AWS has announced AWS Parallel Computing Service (AWS PCS), a new managed service that helps customers set up and manage high performance computing (HPC) clusters.
The service makes it easy for system administrators to build clusters using Amazon Elastic Compute Cloud (Amazon EC2) instances, low-latency networking, and storage optimized for HPC workloads.
With AWS Parallel Computing Service, scientists and engineers can quickly scale simulations to validate models and designs, while system administrators and integrators can build and maintain HPC clusters on AWS using Slurm, the most popular open-source HPC workload manager.
This service accelerates innovation in areas such as fast-tracking drug discovery, uncovering genomic insights, building engineering designs, running weather applications, and building scientific and engineering models.
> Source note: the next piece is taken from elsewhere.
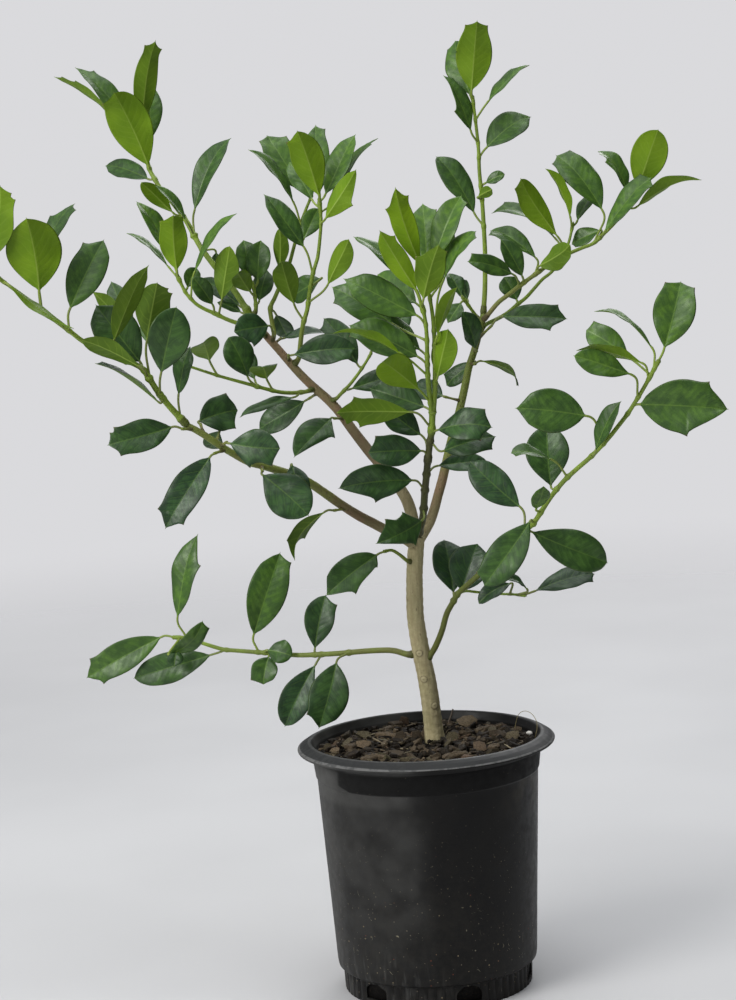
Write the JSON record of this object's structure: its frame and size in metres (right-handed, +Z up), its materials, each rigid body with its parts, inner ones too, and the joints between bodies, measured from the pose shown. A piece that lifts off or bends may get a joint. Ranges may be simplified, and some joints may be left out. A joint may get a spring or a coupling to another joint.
{
  "type": "potted holly shrub",
  "caption": "Young spiny-leaved holly on a forked trunk, standing in bark mix in a round black nursery pot with a rolled lip and drain arches.",
  "frame": {"origin": "centre of the pot's flat bottom, on the surface that it stands on", "axes": "+Z up along the pot's axis, -Y towards the front from which the plant was charted, +X to the viewer's right"},
  "size_m": [0.5602, 0.2941, 0.7354],
  "materials": {
    "pot_plastic": "black, dusty, softly shiny",
    "bark_mix": "damp crumbled bark",
    "bark_chip": "rough bark",
    "stem_bark": "thin grey-tan bark",
    "holly_leaf": "leathery, glossy above and matte below"
  },
  "bodies": {
    "root": {"nursery_pot": "pot_plastic", "potting_mix": "bark_mix", "bark_chip_1": "bark_chip", "bark_chip_2": "bark_chip", "bark_chip_3": "bark_chip", "bark_chip_4": "bark_chip", "bark_chip_5": "bark_chip", "bark_chip_6": "bark_chip", "bark_chip_7": "bark_chip", "trunk": "stem_bark", "top_leader": "holly_leaf", "right_upper_shoot": "holly_leaf", "right_mid_shoot": "holly_leaf", "limb_node_twig": "holly_leaf", "right_limb_low_leaf": "holly_leaf", "right_limb_front_leaf": "holly_leaf", "right_limb_arched_leaf": "holly_leaf", "right_limb_grey_leaf": "holly_leaf", "right_limb_side_leaf": "holly_leaf", "centre_shoot": "holly_leaf", "upper_limb_spiny_leaf": "holly_leaf", "upper_limb_low_leaf": "holly_leaf", "upper_limb_back_leaf": "holly_leaf", "upper_limb_dark_leaf": "holly_leaf", "upper_limb_front_leaf": "holly_leaf", "upper_limb_twig": "holly_leaf", "mid_left_shoot": "holly_leaf", "left_leader": "holly_leaf", "left_side_shoot": "holly_leaf", "left_short_shoot": "holly_leaf", "left_inner_shoot": "holly_leaf", "front_left_shoot": "holly_leaf", "lower_limb_end_leaf": "holly_leaf", "lower_limb_upper_leaf": "holly_leaf", "lower_limb_back_leaf": "holly_leaf", "lower_limb_hanging_leaf": "holly_leaf", "lower_limb_right_leaf": "holly_leaf", "lower_limb_glossy_leaf": "holly_leaf", "lower_limb_small_leaf": "holly_leaf", "lower_limb_curled_leaf": "holly_leaf", "far_left_shoot": "holly_leaf", "trunk_twig": "holly_leaf", "low_left_branch": "holly_leaf", "low_right_branch": "holly_leaf"}
  },
  "joints": []
}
AWS has a history of innovation in supporting HPC workloads. That history includes releases like the open source cluster orchestration toolkit AWS ParallelCluster, fully managed batch computing service AWS Batch, low latency network interconnect Elastic Fabric Adapter, Amazon FSx for Lustre high performance storage, and dedicated AMD, Intel, and Graviton-based HPC compute instances, the latter delivering up to 65% better price-performance over comparable compute optimized x86-based instances. Thousands of customers from a wide range of industries have migrated their HPC workloads to AWS to fast-track drug discovery, uncover genomic insights, maximize energy resources, and spin up supercomputers with millions of cores. Today AWS continues our innovation in HPC by releasing a fully-managed and comprehensive HPC service, which removes the undifferentiated heavy lifting of creating and managing HPC clusters.
AWS Parallel Computing Service is a new managed service that helps customers easily set up and manage HPC so they can run scientific and engineering workloads at virtually any scale on AWS. With AWS Parallel Computing Service, system administrators can use familiar tools including AWS Management Console, CLI, and SDK to deploy a managed Slurm environment. AWS Parallel Computing Service builds from open-source foundations that customers know and have experience with, and delivers a managed Slurm experience with the reliability and availability of AWS. AWS Parallel Computing Service significantly reduces the operational burden of managing a cluster and regularly delivers new capabilities and fixes through managed service updates with minimal to no downtime, eliminating the need to apply manual patches and rebuilding clusters to receive feature updates. Highly available APIs also help developers and ISVs create end-to-end HPC solutions on top of AWS, so they can focus on providing value-added features to their users and customers instead of worrying about managing infrastructure. AWS Parallel Computing Service enables customers of all sizes (e.g., startups, enterprises, or national labs) to easily create and manage HPC clusters with the scalability, reliability, and security of AWS. This means scientists and engineers using Slurm can easily migrate their existing on-premises workflows to AWS without re-architecting them—giving scientists and engineers access to cloud infrastructure that scales automatically. And administrators who want to unblock capacity or capability constraints for their end-users can spin up clusters in just minutes instead of months, to run their simulations to address the world’s most challenging problems.
“Developing a cure for a catastrophic disease, designing novel materials, advancing renewable energy, and revolutionizing transportation are problems that we just can’t afford to have waiting in a queue,” said Ian Colle, director, advanced compute and simulation at AWS. “Managing HPC workloads, particularly the most complex and challenging extreme-scale workloads, is extraordinarily difficult. Our aim is that every scientist and engineer using AWS Parallel Computing Service, regardless of organization size, is the most productive person in their field because they have the same top-tier HPC capabilities as large enterprises to solve the world’s toughest challenges, any time they need to, and at any scale.”
To get started, system administrators use the AWS Management Console to spin up a Slurm cluster securely and execute jobs in just a few clicks, compared to manual orchestration today. With CloudFormation support coming soon, customers will be able to build and deploy HPC clusters using infrastructure as code. AWS Parallel Computing Service is now available in the following Regions: US East (Ohio), US East (N. Virginia), US West (Oregon), Europe (Frankfurt), Europe (Stockholm), Europe (Ireland), Asia Pacific (Sydney), Asia Pacific (Singapore), Asia Pacific (Tokyo).